__CHALLENGE__:
The entries that follow should be written out exactly.

(JSON records of objects)
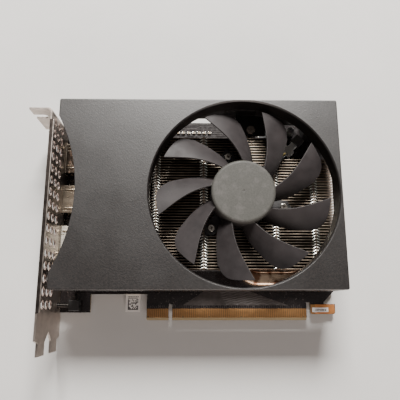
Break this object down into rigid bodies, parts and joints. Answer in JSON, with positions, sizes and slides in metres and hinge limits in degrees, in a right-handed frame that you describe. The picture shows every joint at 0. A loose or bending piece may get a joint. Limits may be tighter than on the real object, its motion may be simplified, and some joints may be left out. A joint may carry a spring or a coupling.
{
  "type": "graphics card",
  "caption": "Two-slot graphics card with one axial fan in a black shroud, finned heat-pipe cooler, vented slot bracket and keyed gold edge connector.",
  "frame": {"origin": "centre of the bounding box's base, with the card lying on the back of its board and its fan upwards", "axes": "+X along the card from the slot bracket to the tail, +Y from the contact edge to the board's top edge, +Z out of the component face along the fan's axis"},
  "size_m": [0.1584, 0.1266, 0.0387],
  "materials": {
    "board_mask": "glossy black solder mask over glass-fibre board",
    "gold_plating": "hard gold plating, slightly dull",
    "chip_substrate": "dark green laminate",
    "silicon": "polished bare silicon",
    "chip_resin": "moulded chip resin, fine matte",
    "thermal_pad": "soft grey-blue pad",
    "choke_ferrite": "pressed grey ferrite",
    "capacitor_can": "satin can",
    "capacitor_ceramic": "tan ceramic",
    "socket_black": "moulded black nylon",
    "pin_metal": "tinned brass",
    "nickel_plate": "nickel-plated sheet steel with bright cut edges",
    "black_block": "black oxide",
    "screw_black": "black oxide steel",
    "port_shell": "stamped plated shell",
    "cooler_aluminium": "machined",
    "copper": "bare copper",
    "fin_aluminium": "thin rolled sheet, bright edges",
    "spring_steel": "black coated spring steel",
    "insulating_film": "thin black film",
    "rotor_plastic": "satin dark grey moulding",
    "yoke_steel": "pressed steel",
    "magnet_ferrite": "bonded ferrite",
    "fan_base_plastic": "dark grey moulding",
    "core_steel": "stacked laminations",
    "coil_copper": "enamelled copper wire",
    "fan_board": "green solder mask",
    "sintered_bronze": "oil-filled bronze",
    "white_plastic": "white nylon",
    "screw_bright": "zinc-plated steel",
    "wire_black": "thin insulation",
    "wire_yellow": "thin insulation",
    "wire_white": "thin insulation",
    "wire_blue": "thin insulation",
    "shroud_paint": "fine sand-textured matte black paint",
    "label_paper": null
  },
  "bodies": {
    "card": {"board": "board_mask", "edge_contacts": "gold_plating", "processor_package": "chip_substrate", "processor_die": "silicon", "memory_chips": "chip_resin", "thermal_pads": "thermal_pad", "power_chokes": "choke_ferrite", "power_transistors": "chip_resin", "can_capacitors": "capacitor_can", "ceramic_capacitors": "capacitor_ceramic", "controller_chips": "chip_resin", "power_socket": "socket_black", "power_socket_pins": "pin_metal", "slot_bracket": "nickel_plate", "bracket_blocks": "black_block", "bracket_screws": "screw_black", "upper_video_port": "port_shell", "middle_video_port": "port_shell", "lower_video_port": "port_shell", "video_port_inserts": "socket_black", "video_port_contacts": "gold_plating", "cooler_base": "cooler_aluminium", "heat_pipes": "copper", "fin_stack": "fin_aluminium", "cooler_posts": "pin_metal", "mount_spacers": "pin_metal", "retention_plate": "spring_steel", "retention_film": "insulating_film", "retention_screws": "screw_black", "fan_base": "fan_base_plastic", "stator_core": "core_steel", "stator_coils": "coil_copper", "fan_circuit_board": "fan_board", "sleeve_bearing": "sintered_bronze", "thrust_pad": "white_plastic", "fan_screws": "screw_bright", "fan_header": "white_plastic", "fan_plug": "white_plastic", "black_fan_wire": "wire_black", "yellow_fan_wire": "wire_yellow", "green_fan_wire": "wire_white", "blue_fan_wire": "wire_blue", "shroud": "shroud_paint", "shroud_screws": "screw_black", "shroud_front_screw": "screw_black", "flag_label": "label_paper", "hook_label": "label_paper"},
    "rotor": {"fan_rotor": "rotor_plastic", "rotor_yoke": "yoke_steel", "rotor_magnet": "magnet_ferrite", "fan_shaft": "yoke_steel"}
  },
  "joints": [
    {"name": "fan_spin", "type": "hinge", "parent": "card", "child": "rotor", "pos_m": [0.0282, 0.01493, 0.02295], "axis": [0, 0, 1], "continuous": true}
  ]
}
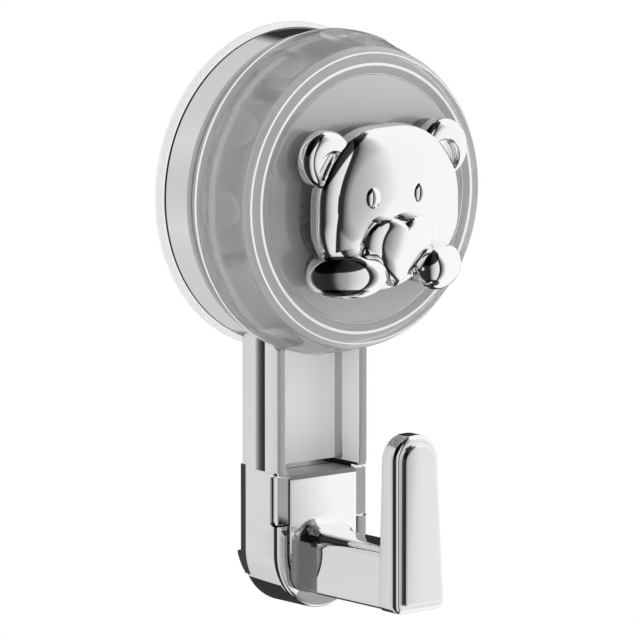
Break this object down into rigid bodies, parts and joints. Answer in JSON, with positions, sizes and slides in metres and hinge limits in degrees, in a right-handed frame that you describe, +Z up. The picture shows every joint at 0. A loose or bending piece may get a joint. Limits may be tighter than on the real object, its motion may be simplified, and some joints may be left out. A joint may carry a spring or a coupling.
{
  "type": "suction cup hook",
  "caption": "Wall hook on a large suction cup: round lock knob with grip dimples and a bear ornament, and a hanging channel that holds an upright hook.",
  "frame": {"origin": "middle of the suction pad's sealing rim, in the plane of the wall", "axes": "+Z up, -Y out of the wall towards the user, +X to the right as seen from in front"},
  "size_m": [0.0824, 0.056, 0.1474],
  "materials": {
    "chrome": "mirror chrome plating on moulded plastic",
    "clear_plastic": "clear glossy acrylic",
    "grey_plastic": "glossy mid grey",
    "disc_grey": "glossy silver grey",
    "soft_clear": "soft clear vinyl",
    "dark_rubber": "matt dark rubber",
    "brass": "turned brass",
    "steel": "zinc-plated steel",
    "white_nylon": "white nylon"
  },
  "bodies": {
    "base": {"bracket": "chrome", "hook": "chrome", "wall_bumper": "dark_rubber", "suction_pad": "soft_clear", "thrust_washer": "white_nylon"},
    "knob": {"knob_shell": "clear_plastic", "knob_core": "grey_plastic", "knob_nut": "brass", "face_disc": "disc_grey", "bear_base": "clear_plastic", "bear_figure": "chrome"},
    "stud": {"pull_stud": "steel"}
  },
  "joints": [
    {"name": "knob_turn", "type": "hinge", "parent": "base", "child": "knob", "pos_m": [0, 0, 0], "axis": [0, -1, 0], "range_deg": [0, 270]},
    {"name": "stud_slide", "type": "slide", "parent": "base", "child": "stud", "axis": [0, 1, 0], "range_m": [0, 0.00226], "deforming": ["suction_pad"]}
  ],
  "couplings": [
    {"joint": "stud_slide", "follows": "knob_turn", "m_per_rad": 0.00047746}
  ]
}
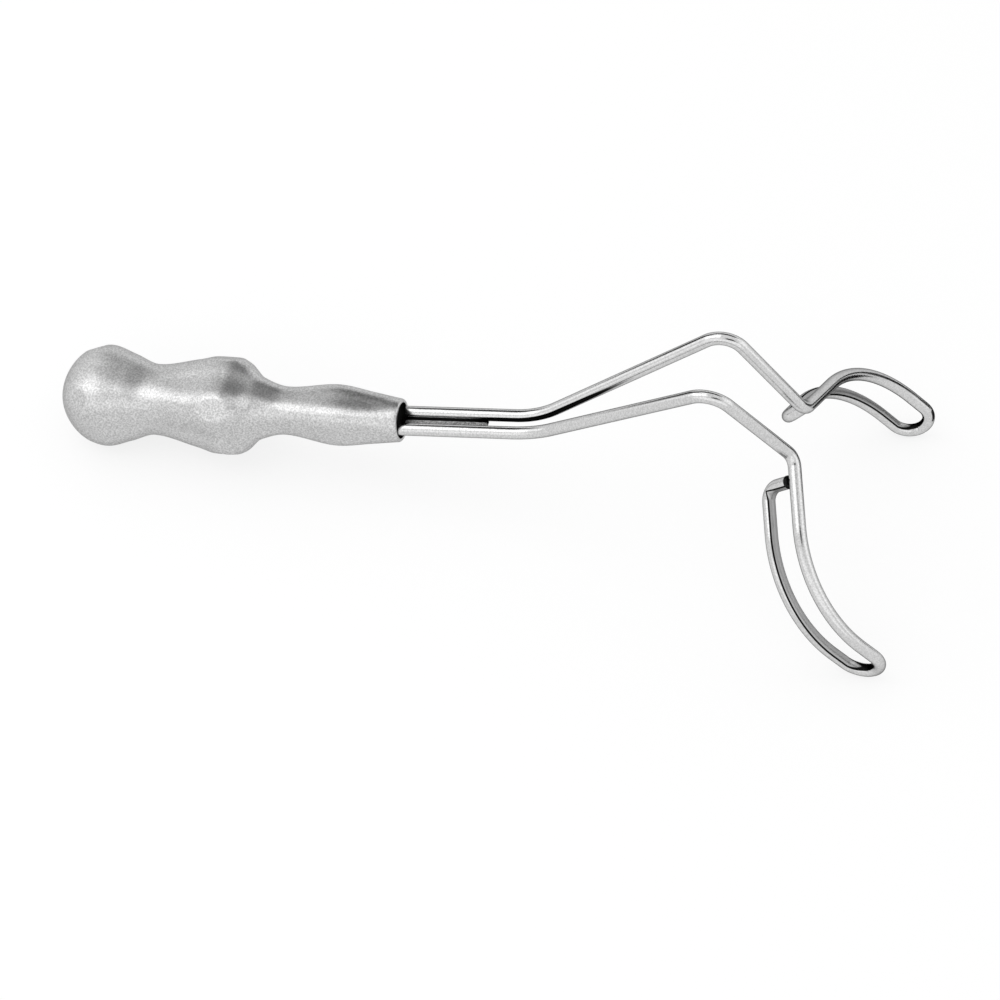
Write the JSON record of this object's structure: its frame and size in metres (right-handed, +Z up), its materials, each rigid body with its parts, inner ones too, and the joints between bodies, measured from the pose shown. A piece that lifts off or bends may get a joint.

__ANSWER BELOW__:
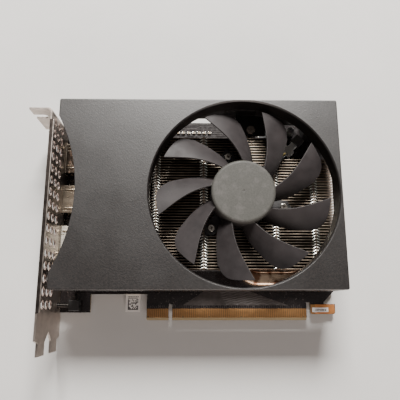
Break this object down into rigid bodies, parts and joints. Answer in JSON, with positions, sizes and slides in metres and hinge limits in degrees, in a right-handed frame that you describe. The picture shows every joint at 0. A loose or bending piece may get a joint. Limits may be tighter than on the real object, its motion may be simplified, and some joints may be left out. A joint may carry a spring or a coupling.
{
  "type": "graphics card",
  "caption": "Two-slot graphics card with one axial fan in a black shroud, finned heat-pipe cooler, vented slot bracket and keyed gold edge connector.",
  "frame": {"origin": "centre of the bounding box's base, with the card lying on the back of its board and its fan upwards", "axes": "+X along the card from the slot bracket to the tail, +Y from the contact edge to the board's top edge, +Z out of the component face along the fan's axis"},
  "size_m": [0.1584, 0.1266, 0.0387],
  "materials": {
    "board_mask": "glossy black solder mask over glass-fibre board",
    "gold_plating": "hard gold plating, slightly dull",
    "chip_substrate": "dark green laminate",
    "silicon": "polished bare silicon",
    "chip_resin": "moulded chip resin, fine matte",
    "thermal_pad": "soft grey-blue pad",
    "choke_ferrite": "pressed grey ferrite",
    "capacitor_can": "satin can",
    "capacitor_ceramic": "tan ceramic",
    "socket_black": "moulded black nylon",
    "pin_metal": "tinned brass",
    "nickel_plate": "nickel-plated sheet steel with bright cut edges",
    "black_block": "black oxide",
    "screw_black": "black oxide steel",
    "port_shell": "stamped plated shell",
    "cooler_aluminium": "machined",
    "copper": "bare copper",
    "fin_aluminium": "thin rolled sheet, bright edges",
    "spring_steel": "black coated spring steel",
    "insulating_film": "thin black film",
    "rotor_plastic": "satin dark grey moulding",
    "yoke_steel": "pressed steel",
    "magnet_ferrite": "bonded ferrite",
    "fan_base_plastic": "dark grey moulding",
    "core_steel": "stacked laminations",
    "coil_copper": "enamelled copper wire",
    "fan_board": "green solder mask",
    "sintered_bronze": "oil-filled bronze",
    "white_plastic": "white nylon",
    "screw_bright": "zinc-plated steel",
    "wire_black": "thin insulation",
    "wire_yellow": "thin insulation",
    "wire_white": "thin insulation",
    "wire_blue": "thin insulation",
    "shroud_paint": "fine sand-textured matte black paint",
    "label_paper": null
  },
  "bodies": {
    "card": {"board": "board_mask", "edge_contacts": "gold_plating", "processor_package": "chip_substrate", "processor_die": "silicon", "memory_chips": "chip_resin", "thermal_pads": "thermal_pad", "power_chokes": "choke_ferrite", "power_transistors": "chip_resin", "can_capacitors": "capacitor_can", "ceramic_capacitors": "capacitor_ceramic", "controller_chips": "chip_resin", "power_socket": "socket_black", "power_socket_pins": "pin_metal", "slot_bracket": "nickel_plate", "bracket_blocks": "black_block", "bracket_screws": "screw_black", "upper_video_port": "port_shell", "middle_video_port": "port_shell", "lower_video_port": "port_shell", "video_port_inserts": "socket_black", "video_port_contacts": "gold_plating", "cooler_base": "cooler_aluminium", "heat_pipes": "copper", "fin_stack": "fin_aluminium", "cooler_posts": "pin_metal", "mount_spacers": "pin_metal", "retention_plate": "spring_steel", "retention_film": "insulating_film", "retention_screws": "screw_black", "fan_base": "fan_base_plastic", "stator_core": "core_steel", "stator_coils": "coil_copper", "fan_circuit_board": "fan_board", "sleeve_bearing": "sintered_bronze", "thrust_pad": "white_plastic", "fan_screws": "screw_bright", "fan_header": "white_plastic", "fan_plug": "white_plastic", "black_fan_wire": "wire_black", "yellow_fan_wire": "wire_yellow", "green_fan_wire": "wire_white", "blue_fan_wire": "wire_blue", "shroud": "shroud_paint", "shroud_screws": "screw_black", "shroud_front_screw": "screw_black", "flag_label": "label_paper", "hook_label": "label_paper"},
    "rotor": {"fan_rotor": "rotor_plastic", "rotor_yoke": "yoke_steel", "rotor_magnet": "magnet_ferrite", "fan_shaft": "yoke_steel"}
  },
  "joints": [
    {"name": "fan_spin", "type": "hinge", "parent": "card", "child": "rotor", "pos_m": [0.0282, 0.01493, 0.02295], "axis": [0, 0, 1], "continuous": true}
  ]
}
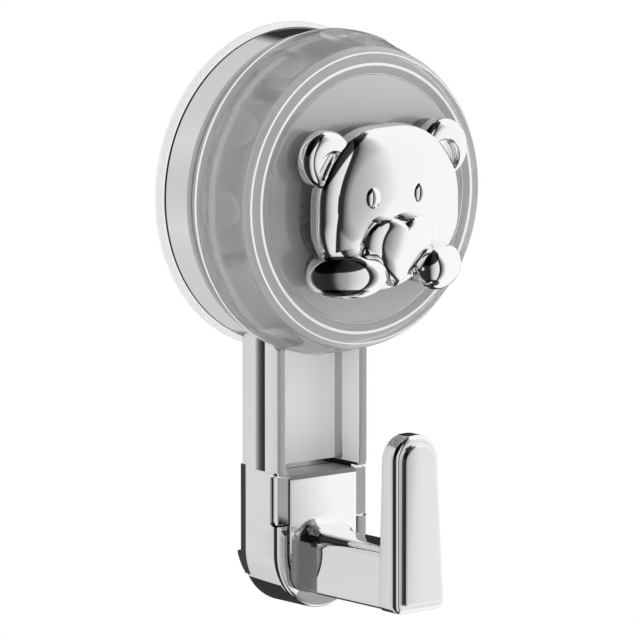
Break this object down into rigid bodies, parts and joints. Answer in JSON, with positions, sizes and slides in metres and hinge limits in degrees, in a right-handed frame that you describe, +Z up. The picture shows every joint at 0. A loose or bending piece may get a joint. Limits may be tighter than on the real object, its motion may be simplified, and some joints may be left out. A joint may carry a spring or a coupling.
{
  "type": "suction cup hook",
  "caption": "Wall hook on a large suction cup: round lock knob with grip dimples and a bear ornament, and a hanging channel that holds an upright hook.",
  "frame": {"origin": "middle of the suction pad's sealing rim, in the plane of the wall", "axes": "+Z up, -Y out of the wall towards the user, +X to the right as seen from in front"},
  "size_m": [0.0824, 0.056, 0.1474],
  "materials": {
    "chrome": "mirror chrome plating on moulded plastic",
    "clear_plastic": "clear glossy acrylic",
    "grey_plastic": "glossy mid grey",
    "disc_grey": "glossy silver grey",
    "soft_clear": "soft clear vinyl",
    "dark_rubber": "matt dark rubber",
    "brass": "turned brass",
    "steel": "zinc-plated steel",
    "white_nylon": "white nylon"
  },
  "bodies": {
    "base": {"bracket": "chrome", "hook": "chrome", "wall_bumper": "dark_rubber", "suction_pad": "soft_clear", "thrust_washer": "white_nylon"},
    "knob": {"knob_shell": "clear_plastic", "knob_core": "grey_plastic", "knob_nut": "brass", "face_disc": "disc_grey", "bear_base": "clear_plastic", "bear_figure": "chrome"},
    "stud": {"pull_stud": "steel"}
  },
  "joints": [
    {"name": "knob_turn", "type": "hinge", "parent": "base", "child": "knob", "pos_m": [0, 0, 0], "axis": [0, -1, 0], "range_deg": [0, 270]},
    {"name": "stud_slide", "type": "slide", "parent": "base", "child": "stud", "axis": [0, 1, 0], "range_m": [0, 0.00226], "deforming": ["suction_pad"]}
  ],
  "couplings": [
    {"joint": "stud_slide", "follows": "knob_turn", "m_per_rad": 0.00047746}
  ]
}
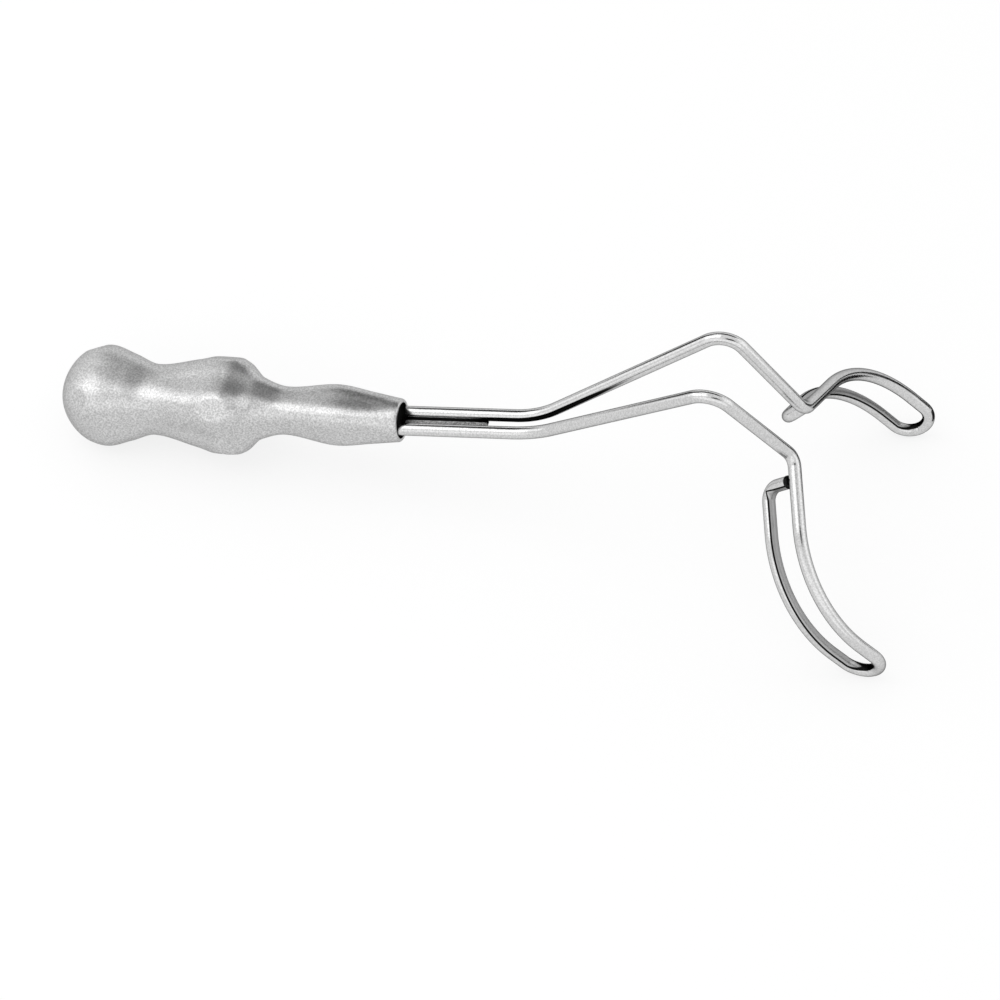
Write the JSON record of this object's structure: its frame and size in metres (right-handed, +Z up), its materials, each rigid body with its parts, inner ones too, and the joints between bodies, measured from the pose shown. A piece that lifts off or bends may get a joint.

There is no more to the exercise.